The case of subfields of $\mathbb{R}$ makes for a nice undergraduate exercise (as seems to be happening here!): see Theorem 1. Or let me explain: let $x \in [-1,1] \setminus \mathbb{Q}$. Then there is a sequence (in fact a unique sequence, since $x \notin \mathbb{Q}$, but this is not needed for what follows) $\epsilon_n \in \{ \pm 1\}$ such that

$x = \sum_{n=1}^{\infty} \frac{\epsilon_n}{2^n}$.

The way you get $\epsilon_n$ is by a simple inductive process: for $n \geq 0$, having chosen $\epsilon_1,\ldots,\epsilon_n$ already, we choose $\epsilon_{n+1}$ to be $1$ if $\sum_{k=1}^n \frac{\epsilon_k}{2^k} < x$ and $-1$ if $\sum_{k=1}^n \frac{\epsilon_k}{2^k} > x$. A little thought shows that this converges to $x$. Now notice that no matter what the sign sequence $\epsilon_n$ is, the absolute series is

$\sum_{n=1}^{\infty} \frac{1}{2^n} = 1 \in \mathbb{Q}$.

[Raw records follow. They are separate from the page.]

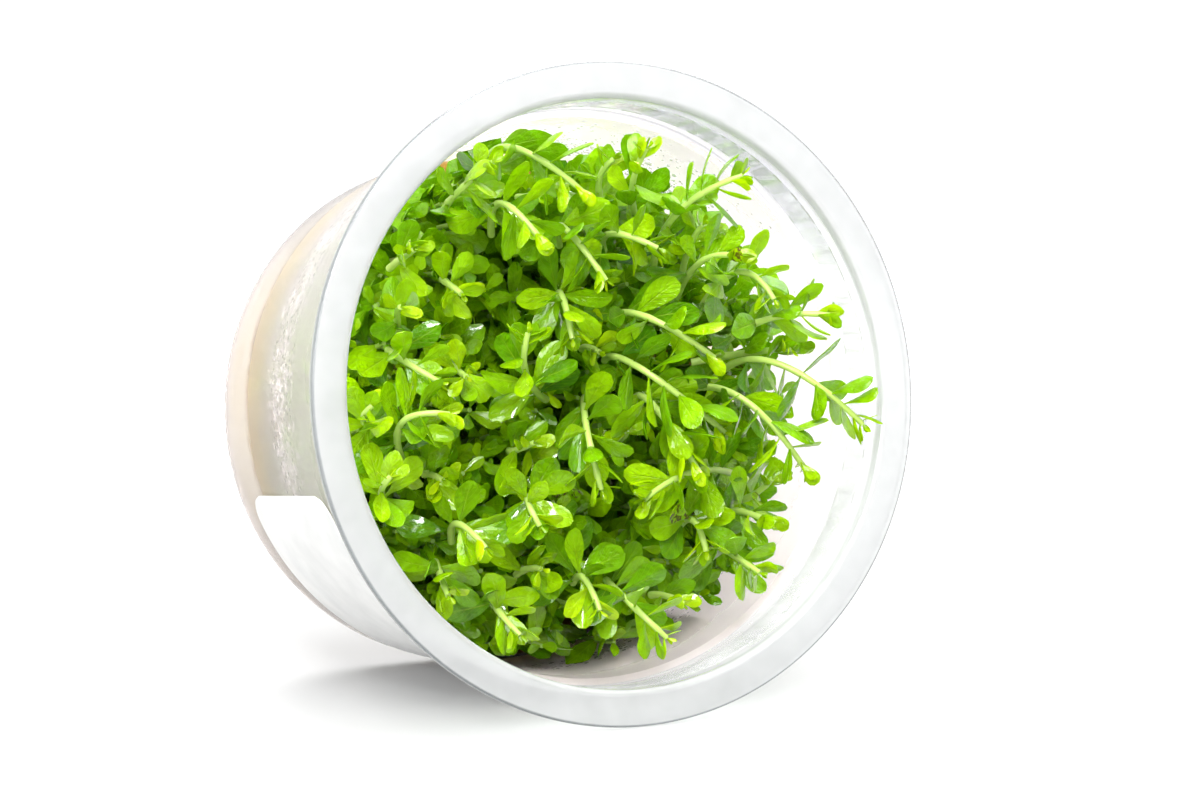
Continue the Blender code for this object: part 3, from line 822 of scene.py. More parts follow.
def set_agar():
    """Agar nutrient gel, set in the cup: milky cream and wet, and browned where the roots run."""
    material, tree = blank("agar nutrient gel, set in the cup")
    place = add(tree, "TexCoord").outputs["Object"]
    # Clouds of 5 mm, where roots have browned the gel
    clouds = add(tree, "TexNoise", {
        "Vector": place, "Scale": 1 / (5 * MM), "Detail": 4.0, "Roughness": 0.6,
    })
    shift = add(tree, "Math", {
        0: clouds, 1: 4 * MM, 2: depth_in_cup(tree, place),
    }, operation="MULTIPLY_ADD")
    brown = add(tree, "MapRange", {
        "Value": shift, "From Min": -54.5 * MM, "From Max": -52.5 * MM,
    }, interpolation_type="SMOOTHSTEP")
    shade = add(tree, "Mix", {
        "Factor": brown, "A": linear("C2BBA3"), "B": linear("846426"),
    }, data_type="RGBA")
    gel = add(tree, "BsdfPrincipled", {"Base Color": shade, "Roughness": 0.22, "IOR": 1.34})
    add(tree, "OutputMaterial", {"Surface": gel})
    return material


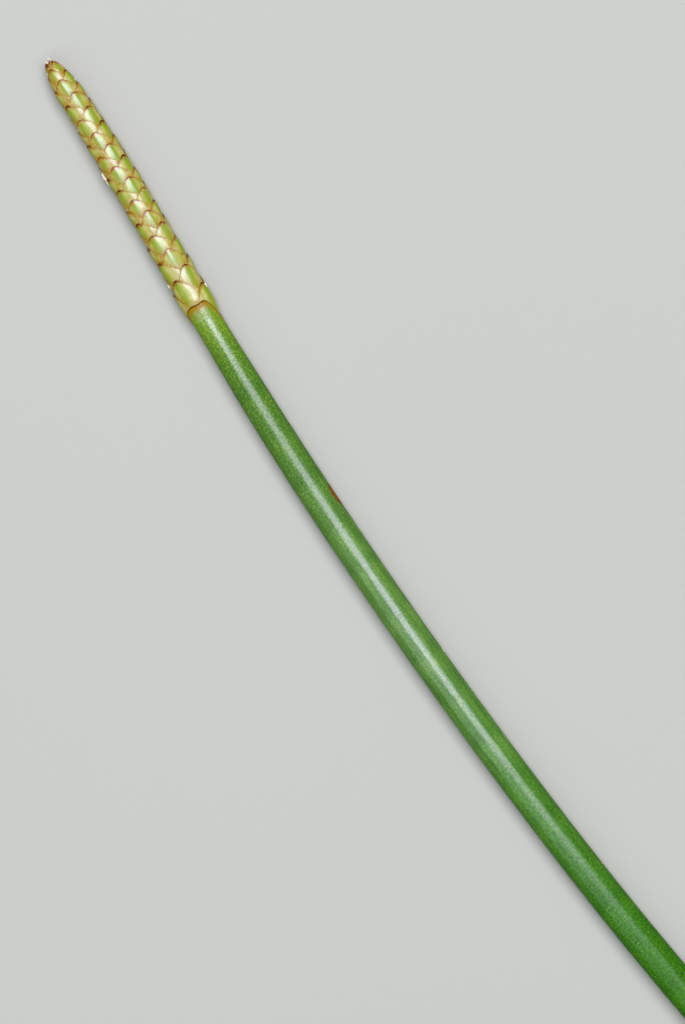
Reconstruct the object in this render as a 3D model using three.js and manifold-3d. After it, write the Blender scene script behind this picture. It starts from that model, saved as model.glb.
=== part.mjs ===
// A picked stem of knotted spikerush, lying on a surface.
// The stem is cut at one end and carries a single cone-like head of overlapping scales at the other.
// Millimetres, +Z up, the stem along X with its head at +X, and its underside on z = 0.
// A place on the plant is given by s, the distance from the cut end along the middle line, and by an
// azimuth round that line, from the side that faces up to the right as seen from the cut end.
import * as THREE from "three";
import { mergeVertices } from "three/addons/utils/BufferGeometryUtils.js";
import Module from "manifold-3d";

const wasm = await Module();
wasm.setup();

const { clamp, degToRad, lerp } = THREE.MathUtils;

// Driving dimensions of the stem
const STEM_LENGTH = 106;
const STEM_SIDES = 32;
const FLATTENED = 0.06; // how deep the soft underside gives where it lies
const LIFT_FROM = 80; // from here the thinner neck rises off the surface towards the head

// The cross walls that give the plant its name show as faint swellings, not quite evenly spaced
const SEPTUM_SPACING = 6.05;
const SEPTUM_SHIFT = 0.55;
const SEPTUM_SHIFT_RATE = 2.1;
const SEPTUM_SWELL = 0.035;
const SEPTUM_HALF_WIDTH = 0.45;
const NECK_LENGTH = 8; // without septa

// The hollow that shows at the cut ends at the first cross wall
const FIRST_SEPTUM = 2.6;
const HOLLOW_RADIUS = 1.5;

// Half the stem's thickness
const STEM_RADII = [
  [0, 2.1],
  [30, 2.06],
  [60, 2.02],
  [80, 1.97],
  [94, 1.87],
  [101, 1.74],
  [103.7, 1.74],
  [105, 1.87],
  [STEM_LENGTH, 1.93],
];

// Driving dimensions of the head
const HEAD_LENGTH = 33.7; // above the rim of the clasping scale
const HEAD_RESTING_RADIUS = 2.03; // where its lowest scales touch the surface
const SCALE_COUNT = 78;
const FIRST_SCALE_HEIGHT = 1.4; // of its tip above the rim
const FIRST_SCALE_AZIMUTH = degToRad(-154.4);
const DIVERGENCE = degToRad(149.15); // turn from one scale to the next
const DIVERGENCE_GROWTH = degToRad(0.015);
const SCALE_DRIFTS = [
  [50, 0],
  [59, 12],
  [63, 24],
  [66, 24],
  [70, 38],
  [78, 44],
]; // how many degrees the crowded scales near the tip stray from that spiral, by the scale's number
const SCALE_LEAN = 0.085; // how far a scale's face sinks in for each millimetre below its tip
const SCALE_LENGTH = 4.4;
const SCALE_HALF_WIDTH = 2.7;
const SCALE_TIP_ROUNDING = 0.45;
const SCALE_COLUMNS = 10;
const SCALE_ROWS = 4;
const SCALE_ROOT_SHARE = 0.55; // of the head's radius
const WIDEST_SCALE_TURN = degToRad(96);
const STALK_SHARE = 0.76; // of the head's radius
const STALK_SIDES = 20;
const STALK_RINGS = 18;

// How steeply a scale's edges fall away beside its tip, by the scale's number from the bottom
const SCALE_FLANK_SLOPES = [
  [0, 1.25],
  [10, 1],
];

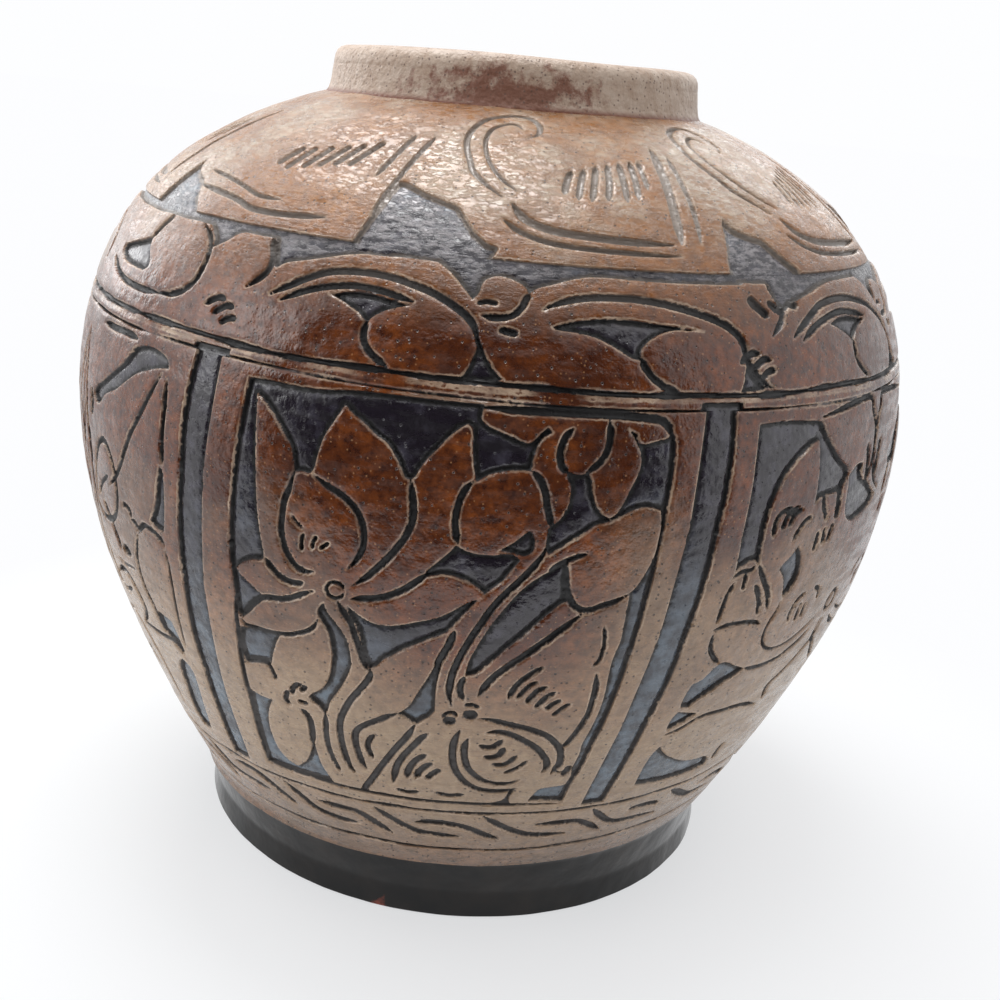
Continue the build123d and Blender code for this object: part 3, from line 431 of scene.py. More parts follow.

Note that this argument works equally well with $\mathbb{Q}$ replaced by any proper subfield $F \subsetneq \mathbb{R}$, or in fancier terms, any incomplete Archimedean ordered field.

Note also that this is essentially the same answer as @Martín-Blas Pérez Pinilla, but I wanted to give my take on it.